→ **The problem**:
Copy out every line exactly as given.

(Data entries)
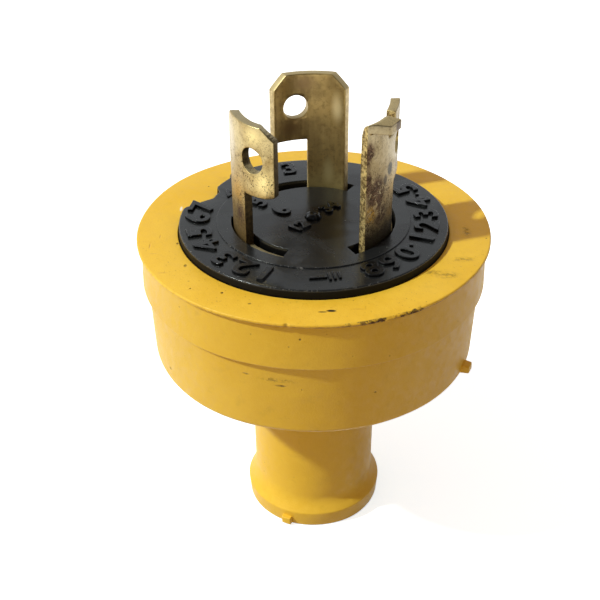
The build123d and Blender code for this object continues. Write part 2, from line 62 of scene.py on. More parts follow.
# Rubber body: radii and heights, mm
END_RADIUS = 11.75
FLARE_RADIUS = 12.0
RING_Z = 3.0
WAIST_RADIUS = 10.6
WAIST_Z = 7.2
NECK_RADIUS = 10.7
NECK_Z = 23.1
SHOULDER_RADIUS = 13.4
SHOULDER_Z = 26.7
HEAD_RADIUS = 26.75
HEAD_Z = 34.3
BAND_RADIUS = 27.15
STEP_RADIUS = 27.95
STEP_Z = 46.9
WALL_RADIUS = 27.8
LIP_RADIUS = 28.5
LIP_Z = 54.6
RIM_Z = 55.2
FACE_BORE = 22.1
RIM_OVERHANG = 0.28
GROOVE_RADIUS = 24.4
CHAMBER_RADIUS = 21.5
CHAMBER_Z = 36.5
WELL_RADIUS = 15.5
WELL_Z = 33.0
WELL_FLOOR_Z = 31.2
CABLE_BORE = 7.5
KEY_GAP = 0.12

# Contact face: radii and heights, mm
DISC_RADIUS = 21.6
DISC_BASE = 22.0
FACE_Z = 56.5
PLATEAU_RADIUS = 15.6
PLATEAU_Z = 56.7
FLANGE_RADIUS = 24.3
FLANGE_Z = 48.8
FLANGE_TOP_Z = 52.0
SLOT_RADII = (10.76, 13.2)
DIMPLE_RADIUS = 1.3

# Radius and rise above the plateau of the dimple's floor and of the knob in it
DIMPLE_ROWS = ((1.42, -0.12), (1.34, -0.4), (0.9, -0.5), (0.4, -0.52), (0.02, -0.52))
KNOB_ROWS = ((1.28, -0.5), (1.22, -0.1), (1.12, 0.42), (0.86, 0.74), (0.5, 0.8), (0.2, 0.66), (0.02, 0.62))

# Start and end of the three slots, degrees
SLOTS = ((58.5, 129.9), (178.4, 249.6), (299.0, 383.6))

# Outline of the notch in the disc: angle in degrees, radius in mm
NOTCH = (
    (131.0, 23.0), (134.0, 20.9), (146.0, 20.2), (148.2, 18.9), (157.0, 18.55), (167.5, 21.1), (172.0, 23.0),
)

# Holes in the hooks: direction in degrees of each and their height in mm
HOLE_ANGLES = {"line_blade_a": 104.6, "line_blade_b": 223.6, "ground_blade": 353.2}
HOLE_Z = 70.9

# Direction of the bent tab, degrees
TAB_DIRECTION = 326.0

# Raised marks: radius of the ring, angles on its left and right, then text, radius, angle, turn and scale
MARK_RADIUS = 18.4
LEFT_MARKS = (247.4, 235.7, 222.6, 208.6, 194.6, 180.4, 169.0)
RIGHT_MARKS = (298.7, 310.0, 321.6, 338.7, 351.4, 3.6, 16.2, 32.4)
INNER_MARKS = (
    ("6", 5.4, 160.3, 70.0, 0.82), ("5", 10.0, 152.9, 62.0, 0.82), ("4", 15.9, 149.0, 50.0, 0.8),
    ("3", 17.9, 103.5, 14.0, 1.05), ("12", 4.1, 237.0, 50.0, 0.6), ("34", 4.0, 47.0, 50.0, 0.6),
    ("1", 18.4, 84.0, -6.0, 0.9),
)

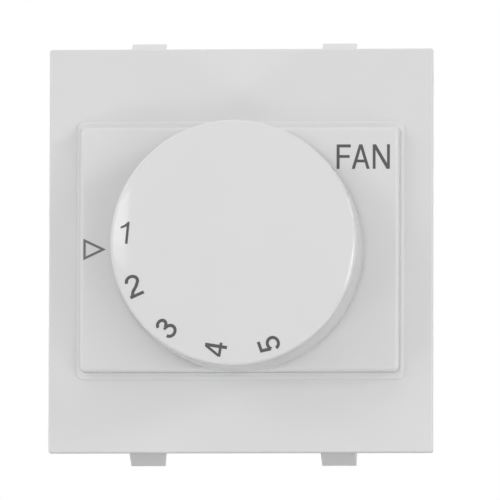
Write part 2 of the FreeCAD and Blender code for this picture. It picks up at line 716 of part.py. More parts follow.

→ **Correct output**:
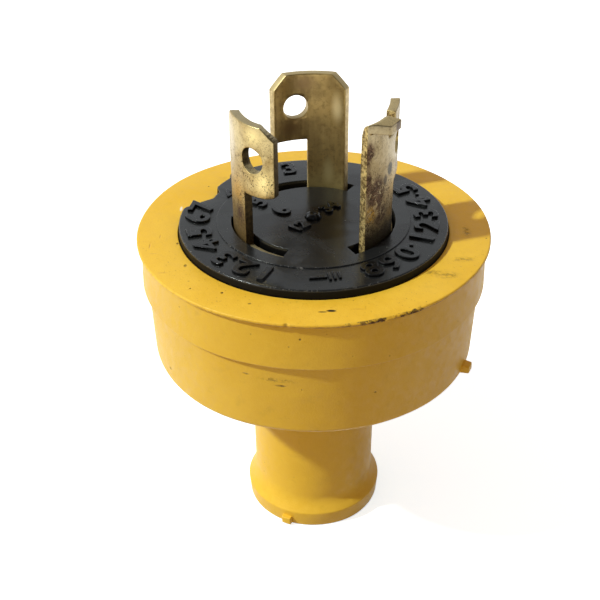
The build123d and Blender code for this object continues. Write part 2, from line 62 of scene.py on. More parts follow.
# Rubber body: radii and heights, mm
END_RADIUS = 11.75
FLARE_RADIUS = 12.0
RING_Z = 3.0
WAIST_RADIUS = 10.6
WAIST_Z = 7.2
NECK_RADIUS = 10.7
NECK_Z = 23.1
SHOULDER_RADIUS = 13.4
SHOULDER_Z = 26.7
HEAD_RADIUS = 26.75
HEAD_Z = 34.3
BAND_RADIUS = 27.15
STEP_RADIUS = 27.95
STEP_Z = 46.9
WALL_RADIUS = 27.8
LIP_RADIUS = 28.5
LIP_Z = 54.6
RIM_Z = 55.2
FACE_BORE = 22.1
RIM_OVERHANG = 0.28
GROOVE_RADIUS = 24.4
CHAMBER_RADIUS = 21.5
CHAMBER_Z = 36.5
WELL_RADIUS = 15.5
WELL_Z = 33.0
WELL_FLOOR_Z = 31.2
CABLE_BORE = 7.5
KEY_GAP = 0.12

# Contact face: radii and heights, mm
DISC_RADIUS = 21.6
DISC_BASE = 22.0
FACE_Z = 56.5
PLATEAU_RADIUS = 15.6
PLATEAU_Z = 56.7
FLANGE_RADIUS = 24.3
FLANGE_Z = 48.8
FLANGE_TOP_Z = 52.0
SLOT_RADII = (10.76, 13.2)
DIMPLE_RADIUS = 1.3

# Radius and rise above the plateau of the dimple's floor and of the knob in it
DIMPLE_ROWS = ((1.42, -0.12), (1.34, -0.4), (0.9, -0.5), (0.4, -0.52), (0.02, -0.52))
KNOB_ROWS = ((1.28, -0.5), (1.22, -0.1), (1.12, 0.42), (0.86, 0.74), (0.5, 0.8), (0.2, 0.66), (0.02, 0.62))

# Start and end of the three slots, degrees
SLOTS = ((58.5, 129.9), (178.4, 249.6), (299.0, 383.6))

# Outline of the notch in the disc: angle in degrees, radius in mm
NOTCH = (
    (131.0, 23.0), (134.0, 20.9), (146.0, 20.2), (148.2, 18.9), (157.0, 18.55), (167.5, 21.1), (172.0, 23.0),
)

# Holes in the hooks: direction in degrees of each and their height in mm
HOLE_ANGLES = {"line_blade_a": 104.6, "line_blade_b": 223.6, "ground_blade": 353.2}
HOLE_Z = 70.9

# Direction of the bent tab, degrees
TAB_DIRECTION = 326.0

# Raised marks: radius of the ring, angles on its left and right, then text, radius, angle, turn and scale
MARK_RADIUS = 18.4
LEFT_MARKS = (247.4, 235.7, 222.6, 208.6, 194.6, 180.4, 169.0)
RIGHT_MARKS = (298.7, 310.0, 321.6, 338.7, 351.4, 3.6, 16.2, 32.4)
INNER_MARKS = (
    ("6", 5.4, 160.3, 70.0, 0.82), ("5", 10.0, 152.9, 62.0, 0.82), ("4", 15.9, 149.0, 50.0, 0.8),
    ("3", 17.9, 103.5, 14.0, 1.05), ("12", 4.1, 237.0, 50.0, 0.6), ("34", 4.0, 47.0, 50.0, 0.6),
    ("1", 18.4, 84.0, -6.0, 0.9),
)

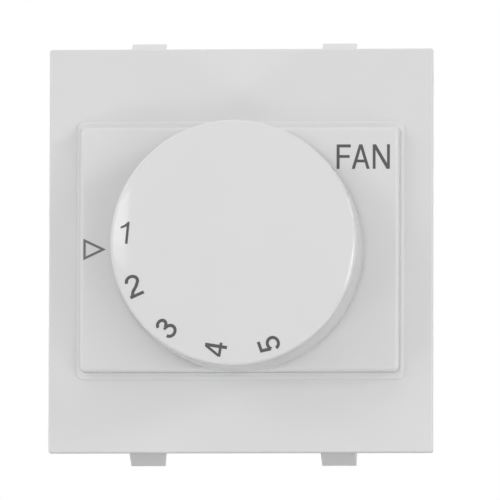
Write part 2 of the FreeCAD and Blender code for this picture. It picks up at line 716 of part.py. More parts follow.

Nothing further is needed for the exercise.